Eu e a Luciana temos uma relação extraordinária e amorosa. Até hoje eu brinco com a Luciana perguntando quando ela vai fazer campanha aqui em Porto Alegre. Quando ela volta de uma jornada eu pergunto: “Dos dez votos que tu ganhaste hoje, oito não foram porque és minha filha”? Ela ri e diz: “só metade”.

Este episódio com o Olívio foi o ponto baixo de uma trajetória que começou na década de 1960. Quando vivia com meus pais, eu tinha aquela energia que caracteriza alguns jovens. Minha mãe pedia para meu pai me levar nos compromissos do PTB. Ele era da ala janguista do partido, foi vereador, vice-prefeito. Eu acompanhava as discussões, os debates e fui tomando gosto.

Como aquele guri que vai com o pai ao futebol e se apaixona pelo esporte. Entrei no movimento estudantil com 14 anos, fui preso no congresso da UNE em Belo Horizonte em 1966, parei no Dops em Porto Alegre e acabei por me exilar dois anos no Uruguai. Recomecei depois minha carreira advogando nos sindicatos, já em Porto Alegre.

Tudo isso para nesta fase da vida ver um integrante do governo federal fazer um vídeo copiando um líder nazista! Sobre esse assunto tenho uma memória pessoal amarga porque minha família por parte de mãe descende de judeus alemães. Meu avô Herman Herz morou na nossa casa e sempre falava dos irmãos.

Um deles, o Carl Herz, era jurista, social-democrata e foi prefeito de um distrito de Berlim na época em que o Hitler tomou o poder. Precisou fugir para Inglaterra. Mas um filho dele não conseguiu escapar. Foi levado para Auschwitz [maior símbolo do holocausto] e morreu lá.

O outro irmão, o Jorge, ficou 60 anos sem conseguir ver meu avô. Então, aquele vídeo toca muito a gente e de uma maneira muito dolorosa.
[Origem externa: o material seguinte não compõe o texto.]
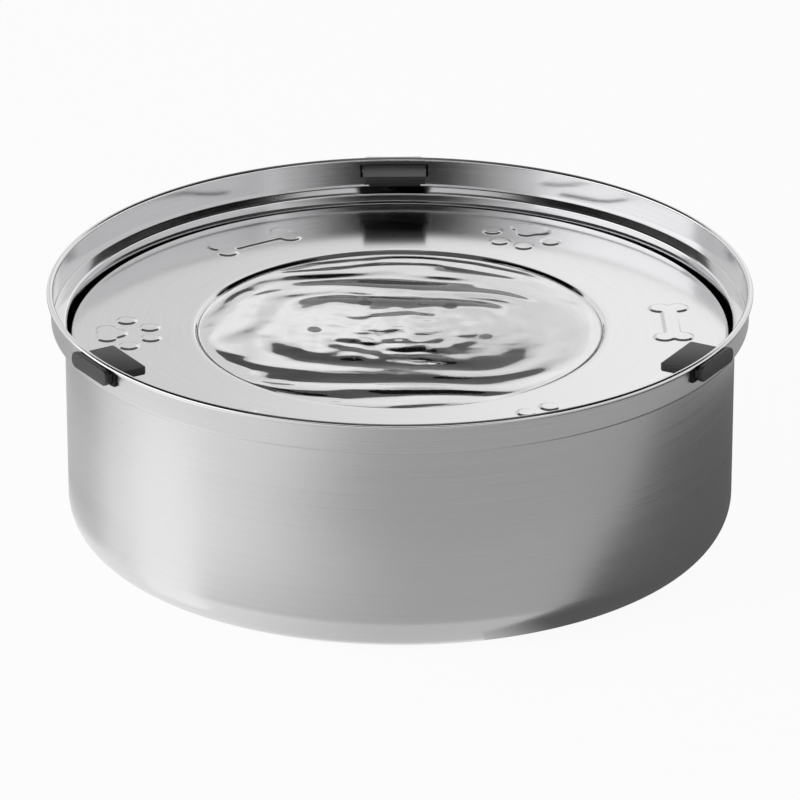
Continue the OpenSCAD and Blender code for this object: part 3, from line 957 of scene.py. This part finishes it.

Tão triste, mas muito mais desconcertante, foi ver que num evento na Hebraica o Bolsonaro foi chamado de “Mito” pelo público. Mito é como o Hitler se apresentava na sociedade alemã.

Mas esses fatos só me dão mais impulsos para seguir na luta. Espero chegar aos 90 anos e ver que o PT, a esquerda e o Brasil estarão diferentes e melhores. Quem sabe até me animo, daí, a de participar da festa de aniversário do partido.